Buddha's profound insight was that all is well and whole at the most fundamental level and that his underlying nature/essence was one with that wholeness. The Buddha also observed that on the surface of life there is continuous change and that inner suffering results from our attachments to those temporal realities. We seek a permanent happiness through our attachments to things of impermanence, which leads to suffering. The Buddha taught that one can find deep joy and peace in this life as a byproduct of our intuitive awareness or tacit understanding of the way things really are at the deepest level. He taught that this awareness allows us to walk through life, being fully present each moment with joy, love, compassion, peace, courage and wisdom. This is only possible by neither resisting or clinging to whatever might unfold along your path. You respond to each situation as it requires but no more than that. Of course there is normal human pain both physically, emotionally and mentally in this world, but the Buddha taught that the deep inner anguish and suffering that plagues so many people's lives can be prevented through our awareness of the way things really are and the absence of resistance and attachment.
This does not mean that we accept what we see in the world without action to change it. Many situations and circumstances in life rightfully evoke the desire to bring change. Much of the misery and suffering of this world is the result of the ignorance of the way things really are. Rather than tapping into the deep peace and joy of the fundamental reality of all things which is never disturbed or threatened, we instead attempt to achieve happiness, well-being, and peace through our worldly attachments. We fight and claw to attain and hold onto that which by its very nature is impermanent and fading away. Should you think that you are a failure because you cannot seem to walk through this world with this deep awareness or the absence of resistance and clinging, the Buddha said you must first and foremost learn to have patience and compassion upon yourself, and to take your struggle as a part of your own path of growth.
Jesus would not have disagreed with any of these insights, but expressed them in different ways and focused on different things, namely the lie of separation between God and humankind, which Jesus believed was at the root of the kind of suffering and ignorance that Buddha spoke of.
Jesus never caused anyone to be saved and the Buddha never caused anyone to be enlightened. They both said they had a solution to a problem and the problem was suffering. They both said this suffering stemmed from false perception or spiritual ignorance. In the case of Jesus, he struck down the false notion of separation from God. He insisted, "I am the truth." What truth was that? God and humankind as one. There is a divine source and life and love that permeates all, and we are not separate from it. The Buddha addressed a similar issue, namely the false perception that people are separated from joy, peace and well-being. He taught that these realities could not be reached or achieved in the external world outside ourselves. Both Jesus and the Buddha said that the kingdom of heaven and nirvana are found within. Neither Jesus nor the Buddha taught that this truth makes one indifferent toward the world. In fact, once one connects with true peace, joy and well-being inside and finds that kingdom or nirvana within, they can give themselves fully to the world in love and compassion without resistance or clinging.

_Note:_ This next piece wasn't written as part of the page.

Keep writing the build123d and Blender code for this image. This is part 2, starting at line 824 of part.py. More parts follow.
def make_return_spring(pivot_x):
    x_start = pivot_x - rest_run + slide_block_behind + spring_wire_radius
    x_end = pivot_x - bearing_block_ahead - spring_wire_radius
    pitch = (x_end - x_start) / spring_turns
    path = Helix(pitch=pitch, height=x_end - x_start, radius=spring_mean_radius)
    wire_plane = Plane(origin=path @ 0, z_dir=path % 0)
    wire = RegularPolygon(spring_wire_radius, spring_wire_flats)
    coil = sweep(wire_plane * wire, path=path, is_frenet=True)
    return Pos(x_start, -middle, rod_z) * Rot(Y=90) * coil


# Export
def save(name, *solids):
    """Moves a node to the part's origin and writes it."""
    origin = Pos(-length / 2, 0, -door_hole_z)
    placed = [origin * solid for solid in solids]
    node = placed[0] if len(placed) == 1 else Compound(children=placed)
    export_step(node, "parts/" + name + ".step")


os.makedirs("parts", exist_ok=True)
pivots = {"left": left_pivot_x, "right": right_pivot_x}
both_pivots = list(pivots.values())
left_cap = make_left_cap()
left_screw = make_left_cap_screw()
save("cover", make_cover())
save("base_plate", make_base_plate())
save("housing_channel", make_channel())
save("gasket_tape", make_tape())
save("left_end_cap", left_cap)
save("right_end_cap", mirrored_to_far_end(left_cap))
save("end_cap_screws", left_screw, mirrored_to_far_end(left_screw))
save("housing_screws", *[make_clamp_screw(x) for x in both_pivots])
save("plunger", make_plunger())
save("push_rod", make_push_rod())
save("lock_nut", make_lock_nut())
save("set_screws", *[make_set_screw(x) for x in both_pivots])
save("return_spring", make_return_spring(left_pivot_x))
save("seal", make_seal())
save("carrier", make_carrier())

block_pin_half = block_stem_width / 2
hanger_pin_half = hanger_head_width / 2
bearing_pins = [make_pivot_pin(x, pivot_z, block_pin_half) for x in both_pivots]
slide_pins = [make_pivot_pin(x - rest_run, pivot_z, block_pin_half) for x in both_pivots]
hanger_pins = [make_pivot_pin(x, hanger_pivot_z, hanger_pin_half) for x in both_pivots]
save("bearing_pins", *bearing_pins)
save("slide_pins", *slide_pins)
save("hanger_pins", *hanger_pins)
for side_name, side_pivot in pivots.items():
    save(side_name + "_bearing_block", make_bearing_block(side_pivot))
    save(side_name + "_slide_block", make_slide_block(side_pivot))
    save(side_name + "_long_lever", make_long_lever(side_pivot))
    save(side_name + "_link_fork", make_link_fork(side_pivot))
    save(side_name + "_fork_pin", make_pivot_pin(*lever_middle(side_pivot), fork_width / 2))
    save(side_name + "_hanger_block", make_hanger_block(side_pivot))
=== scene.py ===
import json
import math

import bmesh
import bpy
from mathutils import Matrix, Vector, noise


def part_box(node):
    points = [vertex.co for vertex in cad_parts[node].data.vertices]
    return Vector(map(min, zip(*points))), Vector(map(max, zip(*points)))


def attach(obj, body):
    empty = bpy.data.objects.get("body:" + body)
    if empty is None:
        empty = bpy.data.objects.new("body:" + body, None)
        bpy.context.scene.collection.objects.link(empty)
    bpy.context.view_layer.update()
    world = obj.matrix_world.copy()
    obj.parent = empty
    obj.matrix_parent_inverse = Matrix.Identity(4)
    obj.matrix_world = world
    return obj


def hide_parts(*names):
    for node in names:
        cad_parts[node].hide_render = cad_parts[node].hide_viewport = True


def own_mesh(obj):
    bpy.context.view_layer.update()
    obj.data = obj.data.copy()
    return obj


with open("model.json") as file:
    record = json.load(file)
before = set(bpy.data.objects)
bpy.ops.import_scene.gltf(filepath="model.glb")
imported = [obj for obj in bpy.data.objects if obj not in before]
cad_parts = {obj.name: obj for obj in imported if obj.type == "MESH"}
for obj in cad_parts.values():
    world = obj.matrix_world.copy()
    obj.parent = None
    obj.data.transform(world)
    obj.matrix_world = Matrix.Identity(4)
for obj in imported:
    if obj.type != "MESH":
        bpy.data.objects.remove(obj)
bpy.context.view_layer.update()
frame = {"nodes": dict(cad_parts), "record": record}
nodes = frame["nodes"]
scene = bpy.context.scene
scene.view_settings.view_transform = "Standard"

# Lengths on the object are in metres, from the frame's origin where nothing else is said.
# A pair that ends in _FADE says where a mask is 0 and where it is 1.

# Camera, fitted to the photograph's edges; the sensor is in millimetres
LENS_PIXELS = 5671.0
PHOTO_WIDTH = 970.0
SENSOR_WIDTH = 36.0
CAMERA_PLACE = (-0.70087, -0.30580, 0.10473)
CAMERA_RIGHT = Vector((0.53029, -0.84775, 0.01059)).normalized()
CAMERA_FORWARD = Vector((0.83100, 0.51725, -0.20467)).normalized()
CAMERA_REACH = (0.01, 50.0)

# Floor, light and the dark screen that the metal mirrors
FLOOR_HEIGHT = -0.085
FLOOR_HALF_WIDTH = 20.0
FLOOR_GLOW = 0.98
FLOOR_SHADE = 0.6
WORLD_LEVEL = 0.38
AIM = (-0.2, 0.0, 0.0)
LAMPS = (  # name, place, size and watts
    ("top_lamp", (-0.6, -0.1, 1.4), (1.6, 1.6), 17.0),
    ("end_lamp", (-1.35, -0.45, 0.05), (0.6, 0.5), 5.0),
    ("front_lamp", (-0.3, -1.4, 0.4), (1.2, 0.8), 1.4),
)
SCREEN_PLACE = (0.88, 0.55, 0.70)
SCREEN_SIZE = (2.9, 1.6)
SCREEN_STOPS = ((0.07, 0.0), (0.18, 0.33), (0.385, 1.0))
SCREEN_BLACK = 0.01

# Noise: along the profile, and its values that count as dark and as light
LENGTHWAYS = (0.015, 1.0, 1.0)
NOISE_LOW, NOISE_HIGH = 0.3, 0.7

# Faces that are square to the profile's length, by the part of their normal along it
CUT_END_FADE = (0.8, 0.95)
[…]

Jesus was right - there is no separation between God and humankind. Buddha was right - there is suffering and we can liberate ourselves from it.
Jesus was put to death at a very early age. He was crucified as a criminal. The Buddha in later years became frail and fell ill near a remote village near the border of Nepal, and died. Statements made by Jesus and the Buddha before their deaths indicated that they did not want to leave the world behind - a world they had loved so much. Both Jesus and the Buddha told their followers to use even their deaths as an occasion for awakening. They did not deny or gloss over the sorrow, grief and sadness that was felt. All along both Jesus and the Buddha demonstrated that there was both sorrow and joy on the journey, and that the underlying truth never swayed. Knowing their deaths were near, each reminded their followers of the task at hand to live by the same spirit and to walk in truth.
Jesus wept and the Buddha was brokenhearted by the suffering of the world. This is where we start. We look out and we see it, we feel it deeply. We weep. Our hearts are broken. We care.
I feel a great love for the Buddha. How he entered the suffering of the world and his discoveries about it. When I ponder his moment of enlightenment under the Bodhi Tree I feel a peace in my own heart. I am grateful to have Jesus as a brother. I see his revolutionary spirit and relentless love, and how he demonstrated the human and divine together as one. Oh Buddha, oh Jesus - I carry you both in my heart.
Jesus said, "I am the truth." The Buddha said, "He who sees me sees the teaching and he who sees the teaching sees me.” It is not necessary to build a religion around Jesus or Buddha. Embrace the truth they demonstrated and bore witness to. Do not build a religion around Jesus or the Buddha. Jesus said there will come a time when you will no longer see me. The Buddha said if you meet Buddha on the street, kill him. In other words, there is no Jesus or Buddha except the Jesus and the Buddha that is inside you and that you yourself are. You must walk this journey now yourself. You must say "I am the truth" and "He who sees me sees the teaching." Do you understand? The path is within you. The path is you. You must walk it. You must be that path.